In the next ceremony, also a Knight School ceremony, a group of Riga squire-aspirants were presented to Mr. Hatcher to request admittance to Knight School as squires. The squire-aspirants were duly accepted and continue their studies and practices, under the highly qualified eyes of Mr. Olterman.

Finally in a third ceremony, Mr. and Ms. Olterman’s younger daughter Anya was officially dedicated to God (the Salvation Army equivalent of baptism) and Mr. Hatcher was officially (and proudly) appointed her Godfather.

It should be noted that while all attendees at the SSG/WSD WMA Camp were invited to attend and bear witness, all participants were informed that the Knight School ceremonies, Anya Olterman’s dedication to God by her parents and Mr. Hatcher’s appointment as Godfather to Anya Olterman were not in any way Schola Saint George events and were separate from the Fiore WMA camp. While it has many Christians in it, SSG is not a religious organization. It was however a pleasure to see that all WMA attendees chose to witness the ceremonies, regardless of whether they were Christians or not.

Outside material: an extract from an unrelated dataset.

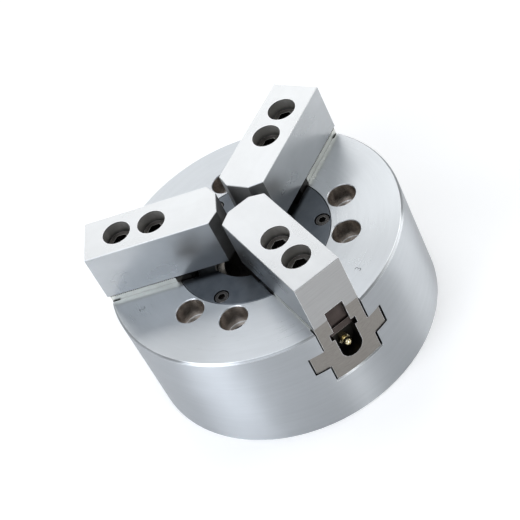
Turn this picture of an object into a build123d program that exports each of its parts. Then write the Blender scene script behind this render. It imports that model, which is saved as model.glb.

And so, regretfully, the three day Fiore camp was over, and it must be said that in the opinion of Mr. Hatcher, it was extremely well organized, great fun, and extremely successful. Indeed, Mr. Hatcher even managed to get a little time with Mr. Windsor’s students who kindly taught him a few things about Mr. Windsor’s current approach to Fiore. Thank you SES students for your great courtesy. Both Mr. Hatcher and Mr. Olterman enjoyed the company of the Finns, who were very good role models for Mr. Windosr’s school.

And so, full marks and congratulations to Riga SSG, who all easily qualified for their yellow belts and who clearly demonstrated that they are far above that rank in their ability and knowledge of the SSG system (they have been training diligently for one year). Congratulations to Mr. Olterman for all his dedication and hard work in making this great event happen, for his superlative assistance in the instruction and for easily qualifying for his SSG blue belt (and of course for his excellent instruction of his SSG students). A big thank you to our hosts – Salvation Army of Latvia and Skangale Schoolhome. And a special thank you to Hanna Olterman for watching over the kids, no mean feat considering the kids (who are delightful and much loved) are like Fiore’s four animals gone wild! Ms. Olterman: you were seen, not forgotten and much much appreciated.

And to all of our new found friends, we look forward to a repeat event next year. Let us all continue to train and fight in the chivalric manner and continue to develop fellowship through that fighting!